### [THE TASK]
Please quote exactly the opening lines of the data, from the first line to the one where "piece of driftwood." appears.

### [RECORDED INFORMATION]
----
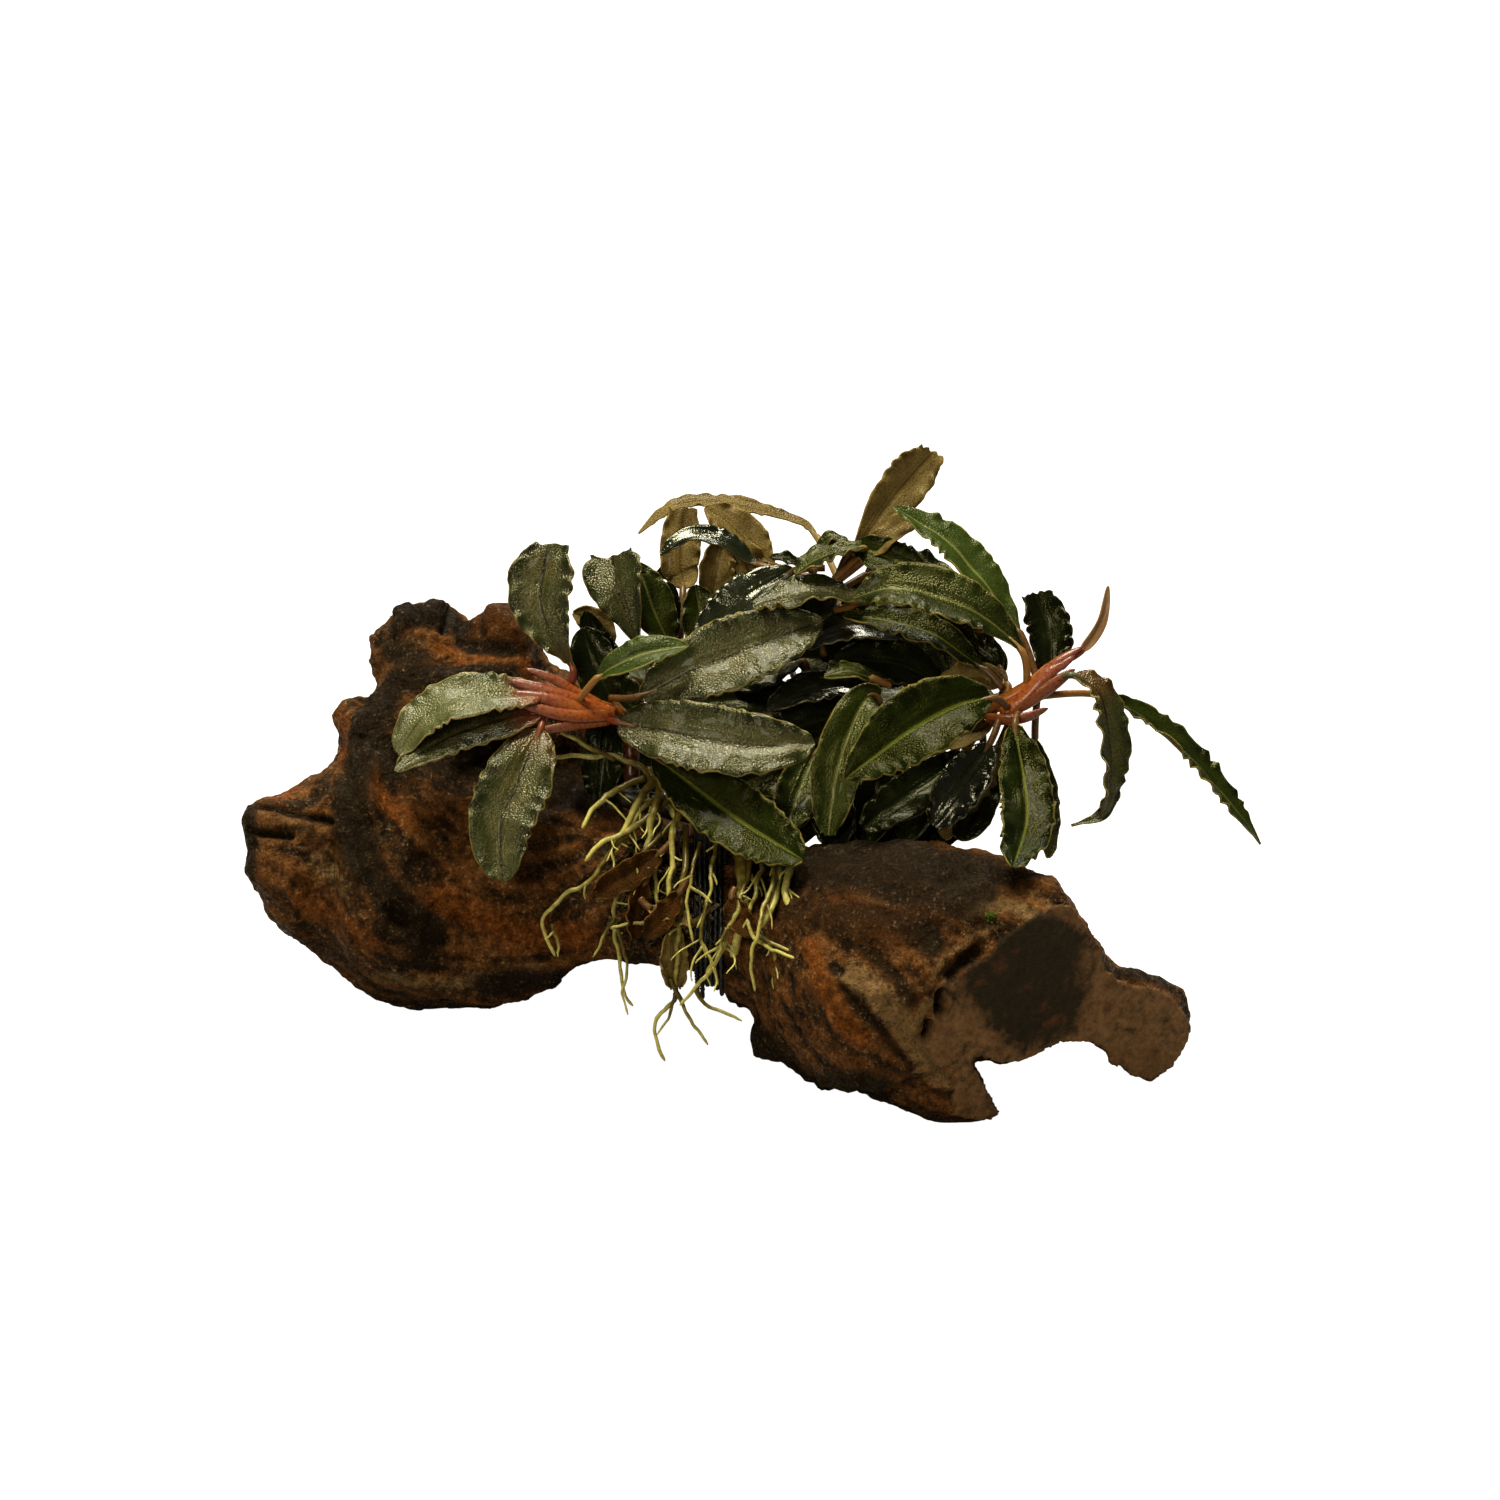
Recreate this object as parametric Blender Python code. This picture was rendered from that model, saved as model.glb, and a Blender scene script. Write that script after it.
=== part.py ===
"""Bucephalandra tied to a saddle-shaped piece of driftwood.

Lengths in this file are millimetres and become metres when a mesh is finished.
+X is to the right, +Y to the back and +Z up. Many points are read from the usual view,
which looks to the back and 30 degrees down: across to the right, up the picture, and near,
which is towards the viewer.
"""

import math
from collections import namedtuple

import bmesh
import bpy
from mathutils import Matrix, Vector, noise
from mathutils.bvhtree import BVHTree
from mathutils.geometry import interpolate_bezier

MM = 0.001

# Driving dimensions
VIEW_DOWN = math.radians(30)
VIEW_DISTANCE = 1125.0
VIEW_UP = 75.6
VIEW_NEAR = -20.0
FOOT_TO_MIDDLE = Vector((0.0, 52.0, 0.0))
GAP = 0.35
VOXEL = 1.7
SMOOTHING = 6
WOOD_FACES = 3000
RING_SIDES = 20
LUMP_LENGTH = 22.0
LUMP_HEIGHT = 2.4
LUMP_STRETCH = 0.6
LUMP_DETAIL = (0.7, 2.1, 3)
DENT_FADE = 0.75

# The saw cut across the right end: an upright plane through the two feet
CUT_FOOT = Vector((43.0, 0.0, 0.0))
CUT_SLOPE = 0.486
FORK_X = 3.0
STUB_X = 71.0
KNOB_FORK = Vector((-60.0, 73.0, 46.0))
KNOB_AXIS = Vector((0.0, 0.5, 0.866))

CURVE_STEPS = 12
STALK_RADIUS = 0.75
BLADE_THICKNESS = 0.8
TIP_THINNING = 0.4
BLADE_BELLY = 0.9
BLADE_FULLNESS = 0.7
FOLD = 0.14
RIPPLE = 0.5
RIPPLE_WIDTH = 8.0
BLADE_STATIONS = 9
STALK_STATIONS = 2

Finish = namedtuple("Finish", "colour roughness")


def view_scale(near):
    """How wide the usual view is at a depth, next to its width at VIEW_NEAR."""
    return 1.0 - (near - VIEW_NEAR) / VIEW_DISTANCE


def turned(across, up, near):
    """A direction of the usual view as a direction in space."""
    sin, cos = math.sin(VIEW_DOWN), math.cos(VIEW_DOWN)
    return Vector((across, up * sin - near * cos, up * cos + near * sin))


def placed(x, y, z):
    """A point given from the front foot, moved so that the footprint's middle is at the origin."""
    return Vector((x, y, z)) - FOOT_TO_MIDDLE


def seen(across, up, near):
    """The place of a point read from the usual view."""
    scale = view_scale(near)
    return placed(*turned(across * scale, VIEW_UP + (up - VIEW_UP) * scale, near))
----
### [RIGHT ANSWER]
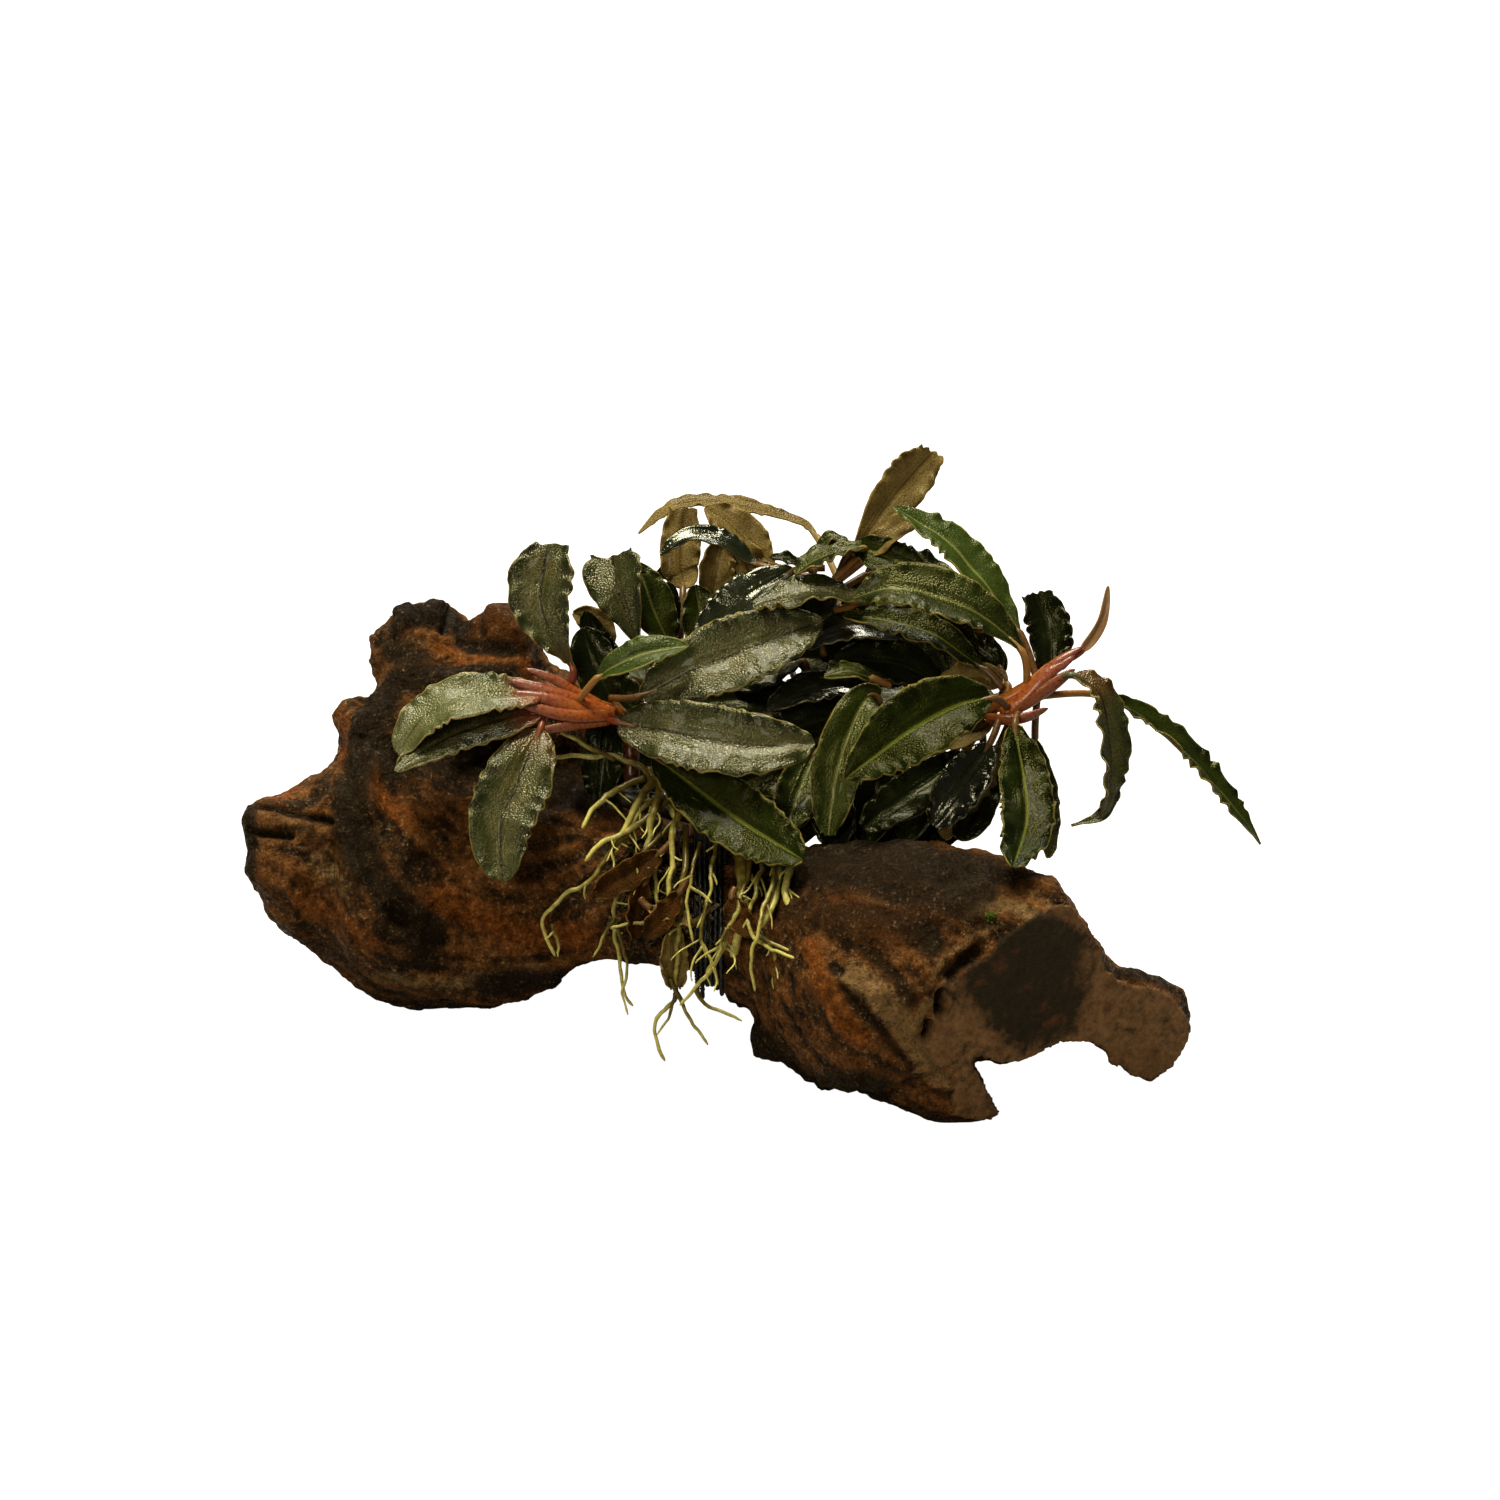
Recreate this object as parametric Blender Python code. This picture was rendered from that model, saved as model.glb, and a Blender scene script. Write that script after it.
=== part.py ===
"""Bucephalandra tied to a saddle-shaped piece of driftwood.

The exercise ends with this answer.